Affordability Analysis
The affordability equation for a typical Jamaican household seeking to purchase property through formal channels in mid-1999 is essentially unchanged from prior months: untenable at commercial rates, feasible only through NHT access. The primary variable with any near-term potential to shift this equation is the trajectory of BOJ rates. Financial sector observers are broadly in agreement that rates should, and will, continue to decline from their crisis-era peaks — the question is pace. A reduction from current levels of 18–21% to, say, 12–15% would not make the commercial market competitive with NHT for the majority of borrowers, but it would meaningfully expand the universe of households for whom commercial financing becomes a viable secondary option.
Looking Ahead
As Jamaica enters the climatologically most active phase of the 1999 hurricane season, the housing market’s near-term trajectory will be shaped by external factors as much as by domestic fundamentals. A storm strike on the island would be deeply disruptive to an already fragile construction sector and would set back any nascent recovery in buyer confidence. Conversely, a hurricane season that passes without significant Jamaica impact — as 1998’s season ultimately did, despite Hurricane Georges’ damaging passage in September — would remove a source of anxiety and allow market participants to focus on the more tractable questions of financing cost and supply pipeline.
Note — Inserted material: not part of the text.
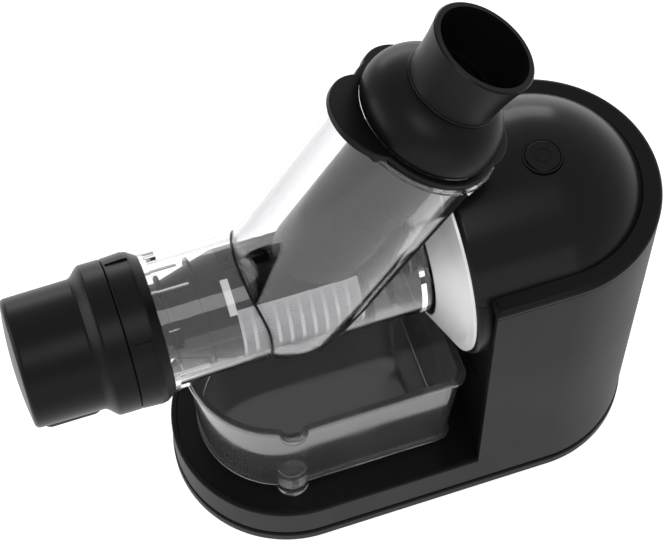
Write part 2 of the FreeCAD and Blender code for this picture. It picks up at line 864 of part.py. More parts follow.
def pusher_mouth():
    """The flared cup with its stepped throat and the sleeve that runs down through the dome."""
    bead = (neck_radius + bead_rise, neck_s + bead_height / 2)
    above = (neck_radius, neck_s + bead_height)
    mouth = (cup_radius, cup_s - cup_edge)
    edge = (cup_radius - cup_edge, cup_s)
    lip = (cup_radius - cup_lip, cup_s)
    floor_z = cup_s - cup_depth
    first = throat_radius - throat_step
    second = first - throat_step
    down = floor_z - throat_step_height
    outline = [
        line((second, dome_s), (sleeve_radius, dome_s)),
        line((sleeve_radius, dome_s), (sleeve_radius, neck_s)),
        line((sleeve_radius, neck_s), (neck_radius, neck_s)),
        arc((neck_radius, neck_s), bead, above),
        arc(above, (neck_radius + (cup_radius - neck_radius) * 0.30, neck_s + cup_length * 0.54), mouth),
        line(mouth, edge),
        line(edge, lip),
        arc(lip, (throat_radius + (lip[0] - throat_radius) * 0.62, cup_s - cup_depth * 0.5),
            (throat_radius, floor_z)),
        line((throat_radius, floor_z), (first, floor_z)),
        line((first, floor_z), (first, down)),
        line((first, down), (second, down)),
        line((second, down), (second, dome_s)),
    ]
    return lean(spun_wire(outline))


def pusher_tube():
    top = dome_s - seat_gap
    centre = V(pusher_offset, 0, -chute_radius)
    tube = Part.makeCylinder(pusher_tube_radius, top + chute_radius, centre, Z_AXIS)
    rim = Part.makeCylinder(pusher_tube_radius + tube_rim, tube_rim_height,
                            V(pusher_offset, 0, top - tube_rim_height), Z_AXIS)
    floor_z = axis_z + auger_radius + pusher_clear
    inner = Part.makeCylinder(pusher_tube_radius - pusher_wall, far, centre, Z_AXIS)
    hollow = lean(inner).cut(box(-far, far, -far, far, -far, floor_z + pusher_floor))
    return lean(tube.fuse(rim)).cut(box(-far, far, -far, far, -far, floor_z)).cut(hollow)


# Drive train

def involute(radius, t):
    return (radius * (math.cos(t) + t * math.sin(t)), radius * (math.sin(t) - t * math.cos(t)))


def gear(teeth, module, width, x, centre_z, turned=0.0):
    """A spur gear about an X axis; a tooth is centred on +Z when turned is 0."""
    pitch_radius = module * teeth / 2
    base_radius = pitch_radius * math.cos(math.radians(pressure_angle))
    tip_radius = pitch_radius + module - gear_root_gap / 2
    root_radius = pitch_radius - module - gear_root_gap
    start_radius = max(base_radius, root_radius + running_gap)
    t_pitch = math.sqrt((pitch_radius / base_radius) ** 2 - 1)
    px, py = involute(base_radius, t_pitch)
    half_tooth = math.pi / (2 * teeth) - backlash / (2 * pitch_radius)
    shift = half_tooth + math.atan2(py, px)
    flank = []
    steps = 3
    for i in range(steps + 1):
        r = start_radius + (tip_radius - start_radius) * i / steps
        t = math.sqrt(max((r / base_radius) ** 2 - 1, 0))
        x1, y1 = involute(base_radius, t)
        flank.append((math.hypot(x1, y1), shift - math.atan2(y1, x1)))
    points = []
    for k in range(teeth):
        centre = 2 * math.pi * k / teeth + math.radians(turned)
        side = [(root_radius, shift)] + flank
        for r, a in side:
            points.append((r, centre - a))
        for r, a in reversed(side):
            points.append((r, centre + a))
    corners = [V(x, r * math.sin(a), centre_z + r * math.cos(a)) for r, a in points]
    return Part.Face(Part.makePolygon(corners + [corners[0]])).extrude(V(width, 0, 0))


def dished(blank, module, x, width, shaft_radius, centre_z):
    """Thins a wheel's web between its rim and its hub, from both faces."""
    rim_in = module * wheel_teeth / 2 - module - wheel_rim
    depth = (width - web_thickness) / 2
    for x0 in (x - over, x + width - depth):
        x1 = x0 + depth + over
        pocket = rod(rim_in, x0, x1, centre_z)
        pocket = pocket.cut(rod(shaft_radius + wheel_hub_wall, x0 - over, x1 + over, centre_z))
        blank = blank.cut(pocket)
    return blank


def output_gear():
    wheel = gear(wheel_teeth, output_module, output_gear_width, output_gear_x, axis_z)
    wheel = dished(wheel, output_module, output_gear_x, output_gear_width, output_shaft_radius, axis_z)
    return wheel.cut(rod(output_shaft_radius, 0, far))


def output_shaft():
    shaft = rod(output_shaft_radius, column_x, rear_plate_end_x)
    coupling = rod(coupling_radius, coupling_front_x, column_back_x + over)
    socket = hexagon(hex_across, coupling_front_x - over, hub_floor + hex_length + over)
    return shaft.fuse(coupling).cut(socket)


def idler_gears():
    big = gear(wheel_teeth, first_module, first_gear_width, first_gear_x, idler_z, 0.0)
    big = dished(big, first_module, first_gear_x, first_gear_width, idler_shaft_radius, idler_z)
    small = gear(pinion_teeth, output_module, output_gear_width + pinion_overhang, output_gear_x, idler_z,
                 180 / pinion_teeth)
    return big.fuse(small).cut(rod(idler_shaft_radius + running_gap, 0, far, idler_z))


def idler_shaft():
    return rod(idler_shaft_radius, gear_plate_x, rear_plate_end_x, idler_z)


def motor_pinion():
    pinion = gear(pinion_teeth, first_module, first_gear_width, first_gear_x, motor_z, 180 / pinion_teeth)
    return pinion.cut(rod(motor_shaft_radius, 0, far, motor_z))


def motor_rotor():
    shaft_end_x = motor_end_x + fan_width + shaft_stand
    shaft = rod(motor_shaft_radius, first_gear_x - shaft_stand, shaft_end_x, motor_z)
    middle = (rear_plate_end_x + motor_end_x) / 2
    core = rod(rotor_radius, middle - rotor_length / 2, middle + rotor_length / 2, motor_z)
    return shaft.fuse(core)


def motor_can():
    can = rod(motor_radius, rear_plate_end_x, motor_end_x, motor_z)
    can = round_edges(can, motor_edge_round, across_at(motor_end_x))
    inside = rod(rotor_radius + magnet_gap, rear_plate_end_x + motor_wall, motor_end_x - motor_wall, motor_z)
    return can.cut(inside).cut(rod(motor_shaft_radius + running_gap, 0, far, motor_z))


def motor_fan():
    x = motor_end_x + fan_gap
    hub = rod(fan_hub_radius, x, x + fan_width, motor_z)
    disc = rod(fan_radius, x, x + fan_disc, motor_z)
    blades = []
    for i in range(fan_blades):
        blade = box(x, x + fan_width - over, -fan_blade / 2, fan_blade / 2, motor_z + fan_hub_radius - over,
                    motor_z + fan_radius)
        blade.rotate(V(0, 0, motor_z), X_AXIS, i * 360 / fan_blades)
        blades.append(blade)
    return hub.fuse([disc] + blades).cut(rod(motor_shaft_radius, 0, far, motor_z))


def plate_half():
    return base_width / 2 - housing_wall - seat_gap


def plate_blank(x):
    half = plate_half()
    plate = box(x, x + gear_plate_thickness, -half, half, plate_foot_z, gear_plate_top)
    bearing = rod(output_shaft_radius + bearing_wall, 0, far)
    return plate.cut(bearing).cut(rod(idler_shaft_radius, 0, far, idler_z))


def gear_plates():
    motor_hole = rod(motor_shaft_radius + free_gap, 0, far, motor_z)
    return Part.makeCompound([plate_blank(x).cut(motor_hole) for x in (gear_plate_x, rear_plate_x)])


def bar_places():
    half = plate_half() - bar_inset
    return [(y, z) for y in (-half, half) for z in (plate_foot_z + bar_rise, gear_plate_top - bar_inset)]


def plate_spacers():
    start = gear_plate_x + gear_plate_thickness
    return Part.makeCompound([rod(bar_radius, start, rear_plate_x, z, y) for y, z in bar_places()])


def plate_screws():
    end = rear_plate_end_x + plate_screw_height
    return Part.makeCompound([rod(plate_screw_head, rear_plate_end_x, end, z, y) for y, z in bar_places()])


def shaft_bearings():
    rings = []
    for x in (gear_plate_x, rear_plate_x):
        ring = rod(output_shaft_radius + bearing_wall, x, x + gear_plate_thickness)
        rings.append(ring.cut(rod(output_shaft_radius + running_gap, 0, far)))
    return Part.makeCompound(rings)


# Button, switch, spring, board and cable inlet

def button_top():
    return head_top_z + button_stand


def power_button():
    top = button_top()
    low = top - button_height
    cap = post(button_radius, button_x, button_y, low, top)
    cap = round_edges(cap, button_edge_round, level_at(top))
    stem = post(stem_radius, button_x, button_y, low - stem_length, low + over)
    mark = post(mark_radius, button_x, button_y, top - mark_depth, far)
    mark = mark.cut(post(mark_radius - mark_width, button_x, button_y, 0, far))
    return cap.fuse(stem).cut(mark)


def bezel_bottom():
    return head_top_z + bezel_stand - bezel_depth


def button_bezel():
    inner = button_radius + button_gap
    ring = post(inner + bezel_wall, button_x, button_y, bezel_bottom(), head_top_z + bezel_stand)
    return ring.cut(post(inner, button_x, button_y, 0, far))


def power_switch():
    bottom = bezel_bottom()
    body = post(button_radius, button_x, button_y, bottom, bottom + switch_height)
    return body.cut(post(stem_radius + free_gap / 2, button_x, button_y, bottom + switch_floor, far))


def button_spring():
    bottom = bezel_bottom() + switch_height + running_gap
    top = button_top() - button_height - running_gap
    height = top - bottom - 2 * spring_wire
    path = Part.makeHelix(height / spring_turns, height, spring_radius)
    wire = swept(path, Part.Wire(Part.makeCircle(spring_wire / 2, V(spring_radius, 0, 0), Y_AXIS)))
    wire.translate(V(button_x, button_y, bottom + spring_wire))
    return wire


def control_board():
    x = column_back_x + seat_gap
    board = box(x, x + board_thickness, -board_width / 2, board_width / 2, board_z, board_z + board_height)
    return board


def cable_gland():
    end = base_length / 2
    flange = rod(gland_flange, end, end + gland_flange_width, gland_z)
    bush = rod(gland_radius, end - housing_wall - gland_inside, end, gland_z)
    return flange.fuse(bush).cut(rod(gland_bore, 0, far, gland_z))


# Juice container

def tub_face(inset, z):
    """The container's plan: round at the left, square with rounded corners at the right."""
    half = tub_width / 2 - inset
    x0 = tub_left_x + inset + half
    x1 = tub_right_x - inset
    c = tub_corner
    k = c * (1 - math.sqrt(0.5))
    edges = [
        Part.LineSegment(V(x0, -half, z), V(x1 - c, -half, z)).toShape(),
        Part.Arc(V(x1 - c, -half, z), V(x1 - k, -half + k, z), V(x1, -half + c, z)).toShape(),
        Part.LineSegment(V(x1, -half + c, z), V(x1, half - c, z)).toShape(),
        Part.Arc(V(x1, half - c, z), V(x1 - k, half - k, z), V(x1 - c, half, z)).toShape(),
        Part.LineSegment(V(x1 - c, half, z), V(x0, half, z)).toShape(),
        Part.Arc(V(x0, half, z), V(x0 - half, 0, z), V(x0, -half, z)).toShape(),
    ]
    return Part.Wire(edges)


def juice_container():
    z0 = deck_z + seat_gap
    foot_inset = tub_lip + tub_draft
    body = Part.makeLoft([tub_face(foot_inset, z0), tub_face(tub_lip, tub_rim_z)], True, True)
    rim = Part.Face(tub_face(0, tub_rim_z - tub_lip_height)).extrude(V(0, 0, tub_lip_height))
    foot = Part.Face(tub_face(foot_inset - ledge_depth, z0 + ledge_height - ledge_width))
    foot = foot.extrude(V(0, 0, ledge_width))
    front = -tub_width / 2 + foot_inset
    lug_y = front + lug_sink
    lug = post(lug_radius, lug_x, lug_y, z0, z0 + lug_height)
    lug = round_edges(lug, lug_edge_round, level_at(z0 + lug_height))
    lug = lug.cut(box(-far, far, lug_y + lug_sink, far, 0, far))
    bump_y = -tub_width / 2 + bump_sink
    bump_z = tub_rim_z - bump_drop
    spout = Part.makeSphere(lip_bump, V(lug_x, bump_y, bump_z))
    spout = spout.common(box(-far, far, -far, 0, tub_rim_z - lip_bump, tub_rim_z))
    body = body.fuse([rim, foot, lug, spout])
    w = tub_wall
    inner = Part.makeLoft([tub_face(foot_inset + w, z0 + tub_floor), tub_face(tub_lip + w, tub_rim_z + over)],
                          True, True)
    lip_hole = Part.makeSphere(lip_bump - w, V(lug_x, bump_y, bump_z))
    return body.cut(inner).cut(lip_hole).cut(post(lip_bump - w, lug_x, bump_y, bump_z, far))


os.makedirs("parts", exist_ok=True)

pieces = {
    "base_plate": base_plate, "rubber_feet": rubber_feet, "base_screws": base_screws,
    "main_housing": main_housing, "deck_tray": deck_tray, "column_front": column_front,
    "shoulder_band": shoulder_band, "head_cover": head_cover, "front_collar": front_collar,
    "cone_shroud": cone_shroud, "hub_socket": hub_socket, "juicing_barrel": juicing_barrel,
    "barrel_seal": barrel_seal, "chute_flange": chute_flange, "strainer": strainer, "auger": auger,
    "lock_ring": lock_ring, "end_cap": end_cap, "cap_seal": cap_seal, "pusher_mouth": pusher_mouth,
    "pusher_dome": pusher_dome, "pusher_tube": pusher_tube, "output_gear": output_gear,
    "output_shaft": output_shaft,
    "idler_gears": idler_gears, "idler_shaft": idler_shaft, "motor_pinion": motor_pinion,
    "motor_rotor": motor_rotor, "motor_can": motor_can, "motor_fan": motor_fan,
    "gear_plates": gear_plates, "plate_spacers": plate_spacers, "plate_screws": plate_screws,
    "shaft_bearings": shaft_bearings, "power_button": power_button, "button_bezel": button_bezel,
    "power_switch": power_switch, "button_spring": button_spring, "control_board": control_board,
    "cable_gland": cable_gland, "juice_container": juice_container,
}
for name, make in pieces.items():
    save(name, make())
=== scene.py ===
import bpy, bmesh, math
from mathutils import Matrix, Vector


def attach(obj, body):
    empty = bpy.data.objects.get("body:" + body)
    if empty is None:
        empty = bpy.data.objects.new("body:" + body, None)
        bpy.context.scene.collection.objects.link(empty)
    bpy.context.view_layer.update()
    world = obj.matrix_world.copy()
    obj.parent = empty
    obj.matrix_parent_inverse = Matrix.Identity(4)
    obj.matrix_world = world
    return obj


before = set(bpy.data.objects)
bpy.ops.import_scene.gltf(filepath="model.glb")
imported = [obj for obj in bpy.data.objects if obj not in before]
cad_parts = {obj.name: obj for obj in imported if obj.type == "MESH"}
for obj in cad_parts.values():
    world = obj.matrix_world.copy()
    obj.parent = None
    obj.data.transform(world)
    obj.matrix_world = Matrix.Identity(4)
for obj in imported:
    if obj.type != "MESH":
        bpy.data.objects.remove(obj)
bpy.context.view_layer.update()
print("frame loaded")

# where the photo was taken from, and through which lens
cameraSpec = {
    "place": (-0.2244, -0.5443, 1.2372),
    "yaw": 18.40,
    "pitch": 61.21,
    "roll": -0.30,
    "lens": 118.1,
    "sensor": 36.0,
}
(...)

The structural trajectory of the market, hurricane seasons aside, points toward a gradual, uneven improvement driven by four forces: declining (if still high) commercial rates, the NHT’s expanding programme, continued diaspora remittance inflows, and the slow but real recovery in domestic economic confidence that follows the end of the FINSAC emergency period. None of these forces will transform the market rapidly. But their combined effect, over a three-to-five-year horizon, should produce an environment meaningfully more functional than the one that prevails today.